Thermodynamically driven Al migration across ultrathin Ag layered electrodes without thermal loading

The use of metallic dopants and seeds as wetting inducers for synthesizing ultrathin Ag layers on chemically heterogeneous oxides has been criticized for inducing nonnegligible degradation in the optoelectrical properties of Ag. This report presents a series of experimental and numerical investigations that reveal a substantial migration of atomic Al across ultrathin (< 10 nm) Ag layered electrodes at room temperature, which provides a reliable means of minimizing optoelectrical degradation.

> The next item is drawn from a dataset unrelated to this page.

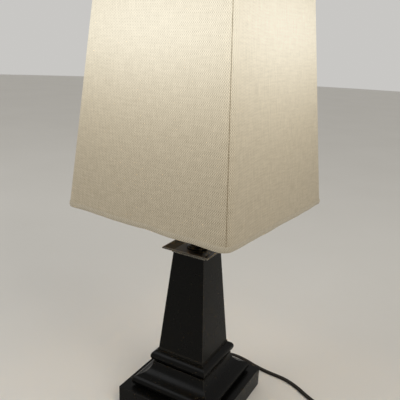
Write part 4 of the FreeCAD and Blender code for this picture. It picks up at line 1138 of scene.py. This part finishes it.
# %% World
WORLD_LIGHT = 0.5
WORLD_SHOWN = 0.58
world = bpy.data.worlds.new("studio")
scene.world = world
world.use_nodes = True
sky = world.node_tree
backdrop = sky.nodes["Background"]
backdrop.inputs["Color"].default_value = (1.0, 0.985, 0.955, 1.0)
rays = node(sky, "ShaderNodeLightPath").outputs
seen = maths(sky, "MAXIMUM", rays["Is Camera Ray"], rays["Is Transmission Ray"])
seen = maths(sky, "MAXIMUM", seen, rays["Is Glossy Ray"])
level = maths(sky, "MULTIPLY_ADD", seen, WORLD_SHOWN - WORLD_LIGHT, WORLD_LIGHT)
sky.links.new(level, backdrop.inputs["Strength"])
print("world", WORLD_LIGHT, "shown as", WORLD_SHOWN)

# %% Lamps
KEY_WATTS = 11.0
FILL_WATTS = 14.0
WARM_WHITE = (1.0, 0.97, 0.92)
COOL_WHITE = (0.95, 0.97, 1.0)


def soft_lamp(name, place, target, size, watts, colour):
    data = bpy.data.lights.new(name, "AREA")
    data.shape = "DISK"
    data.size = size
    data.energy = watts
    data.color = colour
    lamp = link_piece(name, data)
    lamp.location = place
    lamp.rotation_euler = (Vector(target) - Vector(place)).to_track_quat("-Z", "Y").to_euler()
    print("lamp", name, watts, "W")


soft_lamp("key", (1.5, -0.5, 1.5), (0.0, 0.0, 0.35), 1.2, KEY_WATTS, WARM_WHITE)
soft_lamp("fill", (-1.4, -1.3, 1.5), (0.0, 0.0, 0.4), 1.6, FILL_WATTS, COOL_WHITE)

# %% [markdown]
# ## Joining the pieces to the frame
# Each piece rides on a body of the frame and takes the place of the simple solid that it was
# built from.

# %% Ride and replace
for piece, body, replaced, slot_name in (
    (flex, "stand", ("cord_run", "cord_coil", "cord_tail"), "dark_vinyl"),
    (relief, "stand", ("cord_bushing",), "moulded_black"),
    (relief_ribs, "stand", (), "moulded_black"),
    (plug, "stand", ("plug_body",), "moulded_black"),
    (plug_ribs, "stand", (), "moulded_black"),
    (leads, "stand", ("leads",), "dark_vinyl"),
    (felt, "stand", ("felt_pad",), "felt"),
    (shade_linen, "shade", ("shade_cover",), "shade_fabric"),
    (trims[0], "shade", ("trim_bottom",), "shade_fabric"),
    (trims[1], "shade", ("trim_top",), "shade_fabric"),
    (seam, "shade", (), "shade_fabric"),
):
    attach(piece, body)
    if replaced:
        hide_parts(*replaced)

Experimental evidence revealed the substantial segregation of atomic Al along the topmost surfaces of Ag geometries, followed by the migration of the majority of the Al atoms beyond the Ag domains into the upper SiOx and Au layers in the SiOx/Ag/SiOx and SiOx/Ag/Au configurations, respectively. The Al atoms incorporated into the SiOx layer were completely oxidized. Numerical calculations indicated that the Al migration across the Ag geometries was driven toward simultaneous decreases in the formation energy and surface free energy of Ag. The findings elucidate the Al migration across Ag domains at room temperature and refute the existing convictions that only support the oxidation-driven and thermal loading-driven migration mechanisms.